HOLDING THE LEAD AT THE BREAK

After getting swept by the eventual NL East champion Philadelphia Phillies, San Francisco had a bit of an early June lull and fell into a first-place tie. They responded by winning nine of eleven, including two straight from the Phils on their return trip west. San Francisco also made a deal to pick up a respectable lefthanded bat in Jim Dwyer.

Losing two of three at home to the Reds started another lull, this one with 10 losses in 17 games. But their NL West rivals were in a lull themselves, and San Francisco maintained their narrow lead. They split four with the Reds just prior to the All-Star break and finished the first half with a two-game lead on Los Angeles and a three-game edge on Cincinnati.

FIGHTING FOR LIFE

The Giants played steady baseball in the latter part of July, winning a pair of series against the Pirates. San Francisco and Los Angeles played each other eight times in the first half of August, and it ended up a draw, each team getting four wins. The problem was that in the other games, the Dodgers were heating up and they moved past the Giants and into the lead, with the Reds still lurking a close third.

On the weekend leading into Labor Day, the Giants were two games back. A pair of two-game sets with the Dodgers were the focal point of early September, but San Francisco needed to get there first. And they were hosting the Phillies for a four-game set.

Facing the Hall of Fame Phillie lefty Steve Carlton, Evans hit a two-run blast in the third inning. In a 3-3 tie in the eight, Clark got Carlton for a solo shot that delivered a 4-3 win.

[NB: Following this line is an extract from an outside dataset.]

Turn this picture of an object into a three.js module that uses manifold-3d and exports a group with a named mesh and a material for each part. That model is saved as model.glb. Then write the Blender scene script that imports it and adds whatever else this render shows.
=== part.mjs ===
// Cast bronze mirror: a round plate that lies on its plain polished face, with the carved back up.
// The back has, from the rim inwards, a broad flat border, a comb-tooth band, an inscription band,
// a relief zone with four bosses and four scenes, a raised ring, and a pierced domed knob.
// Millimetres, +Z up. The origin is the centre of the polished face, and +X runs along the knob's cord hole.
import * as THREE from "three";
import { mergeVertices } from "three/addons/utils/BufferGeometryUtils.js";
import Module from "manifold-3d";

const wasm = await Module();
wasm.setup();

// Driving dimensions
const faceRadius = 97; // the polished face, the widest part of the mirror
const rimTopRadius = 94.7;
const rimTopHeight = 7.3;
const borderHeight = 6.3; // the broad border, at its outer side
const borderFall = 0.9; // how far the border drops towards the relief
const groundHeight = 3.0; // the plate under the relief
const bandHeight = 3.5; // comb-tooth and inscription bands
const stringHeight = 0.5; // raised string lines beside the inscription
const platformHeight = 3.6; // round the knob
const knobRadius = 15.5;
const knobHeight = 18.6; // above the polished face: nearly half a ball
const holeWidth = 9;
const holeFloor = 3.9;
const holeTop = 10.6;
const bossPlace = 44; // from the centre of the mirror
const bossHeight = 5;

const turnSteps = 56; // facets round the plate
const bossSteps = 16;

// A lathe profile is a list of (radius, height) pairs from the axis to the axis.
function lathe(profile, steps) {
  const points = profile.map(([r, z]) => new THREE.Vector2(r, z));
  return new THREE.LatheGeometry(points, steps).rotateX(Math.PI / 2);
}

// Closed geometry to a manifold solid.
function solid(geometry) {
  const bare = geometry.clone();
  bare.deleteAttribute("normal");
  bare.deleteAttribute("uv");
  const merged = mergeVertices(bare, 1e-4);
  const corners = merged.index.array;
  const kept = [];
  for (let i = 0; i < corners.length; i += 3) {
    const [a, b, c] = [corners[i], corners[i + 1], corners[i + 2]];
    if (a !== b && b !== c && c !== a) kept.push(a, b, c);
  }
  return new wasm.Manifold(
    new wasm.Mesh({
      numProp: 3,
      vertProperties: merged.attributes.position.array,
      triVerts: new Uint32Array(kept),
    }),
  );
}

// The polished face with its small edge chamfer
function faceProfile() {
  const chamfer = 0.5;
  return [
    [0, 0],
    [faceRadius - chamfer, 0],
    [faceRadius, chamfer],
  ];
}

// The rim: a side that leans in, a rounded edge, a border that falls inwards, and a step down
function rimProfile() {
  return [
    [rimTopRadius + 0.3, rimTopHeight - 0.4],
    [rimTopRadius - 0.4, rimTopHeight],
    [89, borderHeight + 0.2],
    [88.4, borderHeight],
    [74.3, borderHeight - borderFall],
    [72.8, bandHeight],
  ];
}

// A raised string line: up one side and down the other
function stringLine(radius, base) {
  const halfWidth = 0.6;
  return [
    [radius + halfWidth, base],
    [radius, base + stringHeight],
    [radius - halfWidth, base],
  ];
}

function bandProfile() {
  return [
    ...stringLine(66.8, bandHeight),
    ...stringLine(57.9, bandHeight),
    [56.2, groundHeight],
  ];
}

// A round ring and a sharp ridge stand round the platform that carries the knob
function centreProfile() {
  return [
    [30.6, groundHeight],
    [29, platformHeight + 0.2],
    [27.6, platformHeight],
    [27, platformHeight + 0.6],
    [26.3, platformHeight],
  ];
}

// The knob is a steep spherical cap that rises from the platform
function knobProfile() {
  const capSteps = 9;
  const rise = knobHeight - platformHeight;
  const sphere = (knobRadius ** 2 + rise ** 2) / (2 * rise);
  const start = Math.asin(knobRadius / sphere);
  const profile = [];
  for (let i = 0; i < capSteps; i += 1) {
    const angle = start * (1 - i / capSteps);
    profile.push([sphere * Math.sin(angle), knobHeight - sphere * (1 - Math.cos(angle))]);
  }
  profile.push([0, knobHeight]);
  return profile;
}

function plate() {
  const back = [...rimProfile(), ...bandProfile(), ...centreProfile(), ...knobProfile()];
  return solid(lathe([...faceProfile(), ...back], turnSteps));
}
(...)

Blue pitched well on Saturday afternoon, but San Francisco went 0-for-9 with runners in scoring position, eventually dropping a 3-1 decision in ten innings. Sunday was a doubleheader.  Madlock delivered three hits in the opener, Dwyer homered and the Giants won 4-1 behind a complete game from Knepper.

In the nightcap, the San Francisco trailed 2-1 in the eighth inning, risking the waste of a good outing from Montefusco. Whitfield beat out an infield hit and then was bunted into scoring position by Madlock. Dwyer singled. With runners on the corners, Clark grounded out, but it moved Dwyer to second.

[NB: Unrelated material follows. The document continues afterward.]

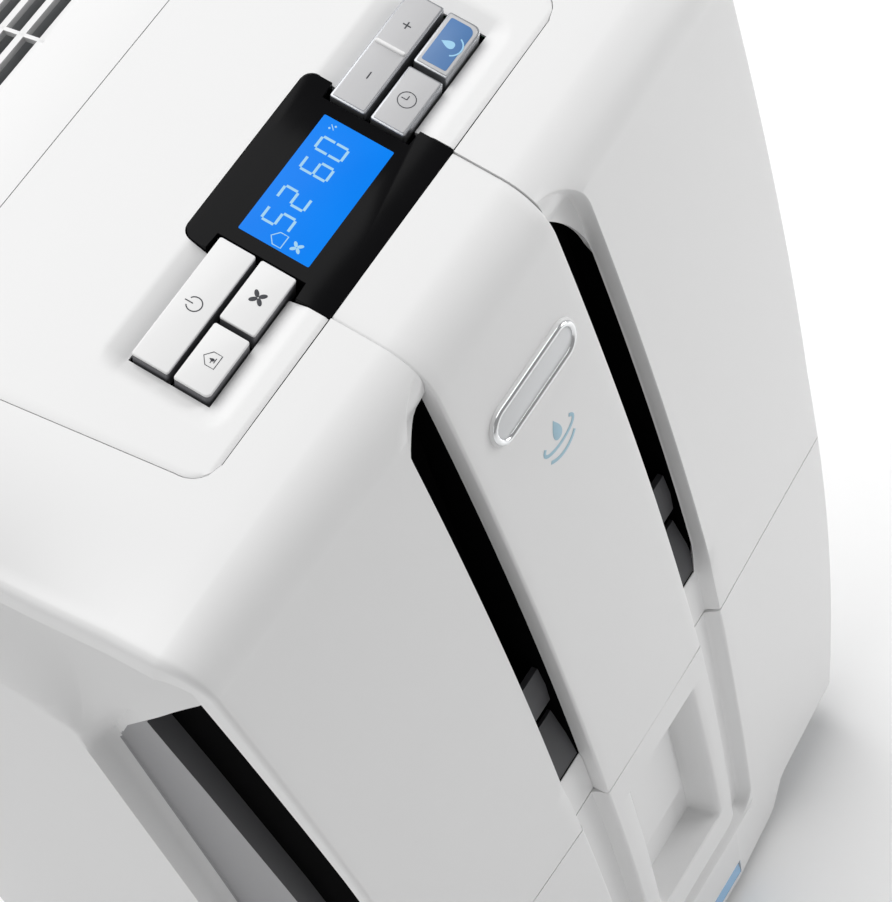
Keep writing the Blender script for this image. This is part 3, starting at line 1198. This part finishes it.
class Studio(bpy.types.Operator):
    """Makes the pale floor, the soft lights and the camera."""

    bl_idname = "dehumidifier.studio"
    bl_label = "Floor, lights and camera"

    def execute(self, context):
        scene = context.scene
        reach = np.linspace(-6.0, 6.0, 9)
        grid = np.stack([np.broadcast_to(reach, (9, 9)), np.broadcast_to(reach[:, None], (9, 9)),
                         np.full((9, 9), -0.0002)], -1)
        floor = mesh_object("floor", sheet_shape(grid))
        floor.data.materials.append(finish_look("pale_floor", (0.96, 0.96, 0.96), 0.7, spread=0.01, bump=0.0,
                                                Specular_IOR_Level=0.2))
        world = bpy.data.worlds.new("studio")
        world.use_nodes = True
        back = world.node_tree.nodes["Background"]
        back.inputs["Color"].default_value = (1.0, 1.0, 1.0, 1.0)
        back.inputs["Strength"].default_value = 0.32
        scene.world = world
        for name, place, target, size, energy in (
                ("overhead", (0.3, 0.9, 3.2), (0.0, 0.0, 0.5), 3.0, 84.0),
                ("left_soft", (-3.0, 0.6, 1.3), (0.0, 0.0, 0.4), 2.0, 14.0),
                ("right_near", (1.2, -0.85, 0.75), (0.1, -0.15, 0.35), 0.7, 8.0)):
            lamp = bpy.data.lights.new(name, "AREA")
            lamp.size = size
            lamp.energy = energy
            back_axis = np.array(place) - np.array(target)
            back_axis /= np.linalg.norm(back_axis)
            right = np.cross([0.0, 1.0, 0.0], back_axis)
            right /= np.linalg.norm(right)
            up = np.cross(back_axis, right)
            linked(name, lamp).matrix_world = standing(right, up, back_axis, place)
        view = np.array([0.39637, 0.46458, -0.79187])
        up = np.array([0.75425, 0.32699, 0.56937])
        right = np.cross(view, up)
        eye = (-0.4734, -0.6361, 1.3616)
        lens = bpy.data.cameras.new("camera")
        lens.lens = 112.9
        lens.sensor_width = 36.0
        lens.sensor_fit = "HORIZONTAL"
        lens.shift_x = 0.00224
        lens.shift_y = 0.01099
        camera = linked("camera", lens)
        camera.matrix_world = standing(right, up, -view, eye)
        scene.camera = camera
        scene.view_settings.view_transform = "Standard"
        return {"FINISHED"}


PIECES = (FrontShell, TopShell, SidePanels, Intakes, KeyDeck, Keys, Display, Badge, TankFace, CarriedParts, Studio)


class DehumidifierPanel(bpy.types.Panel):
    """Lists the sizes, the colours and the pieces."""

    bl_idname = "VIEW3D_PT_dehumidifier"
    bl_label = "Dehumidifier"
    bl_space_type = "VIEW_3D"
    bl_region_type = "UI"
    bl_category = "Dehumidifier"

    def draw(self, context):
        for group in (context.scene.dehumidifier_sizes, context.scene.dehumidifier_colours):
            box = self.layout.box()
            for name in group.__annotations__:
                box.prop(group, name)
        for operator in PIECES:
            self.layout.operator(operator.bl_idname)


CLASSES = (DehumidifierSizes, DehumidifierColours, *PIECES, DehumidifierPanel)


def register():
    for each in CLASSES:
        bpy.utils.register_class(each)
    bpy.types.Scene.dehumidifier_sizes = bpy.props.PointerProperty(type=DehumidifierSizes)
    bpy.types.Scene.dehumidifier_colours = bpy.props.PointerProperty(type=DehumidifierColours)


def unregister():
    del bpy.types.Scene.dehumidifier_colours
    del bpy.types.Scene.dehumidifier_sizes
    for each in reversed(CLASSES):
        bpy.utils.unregister_class(each)


def main():
    register()
    for operator in PIECES:
        getattr(bpy.ops.dehumidifier, operator.bl_idname.split(".")[1])()


if __name__ == "__main__":
    main()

There were two outs, runners on second and third and Hector Cruz came through. A two-run single was the difference in the 3-2 win. San Francisco was just a game back of Los Angeles as the big showdowns of September loomed.

THE COLLAPSE

Unfortunately, this is the part of the story where the 1978 San Francisco Giants ran out of steam. They lost both games to the Dodgers on Labor Day, and on Tuesday. The following Monday and Tuesday, they played again—with San Francisco losing both games.

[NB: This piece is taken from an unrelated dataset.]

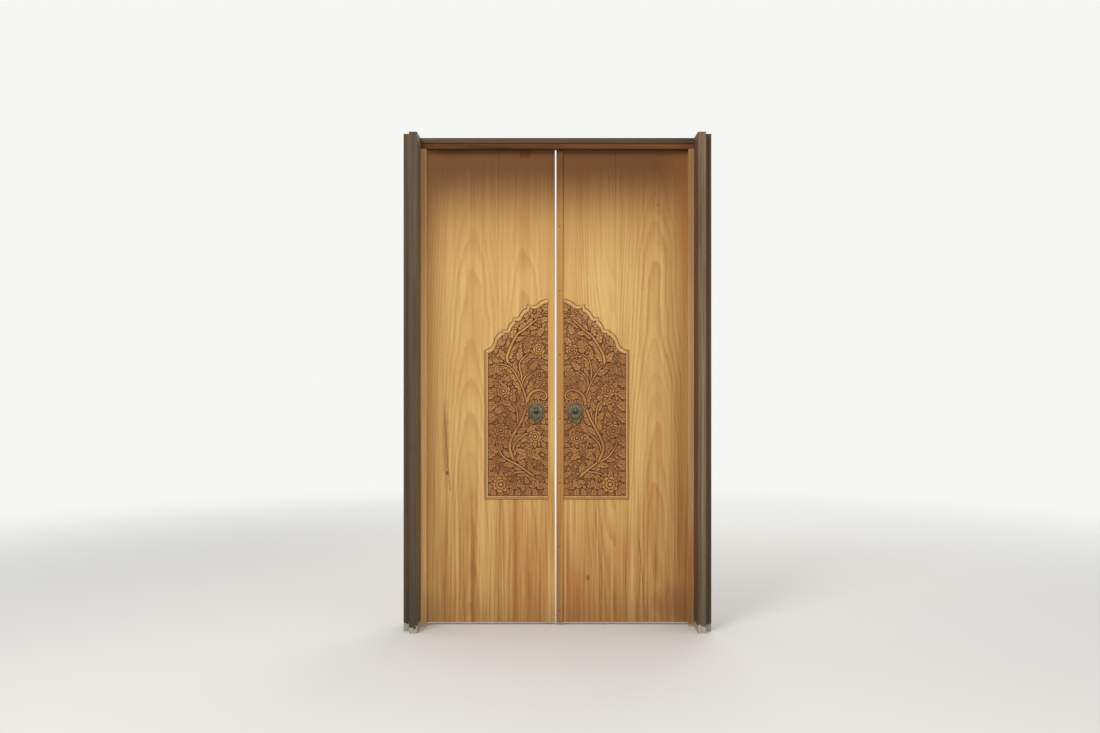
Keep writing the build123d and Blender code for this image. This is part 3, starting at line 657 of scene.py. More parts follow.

All of that was problem enough, but in between those two series, the Giants lost three of four to the Reds and Braves. San Francisco was six games back and fading fast. Then they lost two more to Atlanta and dropped another series to Cincinnati. The Giants had fallen, and they weren’t getting back up.

THE LEGACY OF THE 1978 SAN FRANCISCO GIANTS

San Francisco still finished 89-73 on the year. While they watched Los Angeles go to the World Series and Cincinnati move past them into second, the Giants still had the fourth-best record in the National League and the 10th-best record in MLB overall. It wasn’t all that different from this franchise’s 2014 team that won the World Series. But to return to the theme above, it was a higher bar to clear to make the postseason back then.

Perhaps more disappointing than the September fade is that this didn’t start anything new for the Giants. They immediately slipped back to irrelevance for three years before returning to contention in 1982.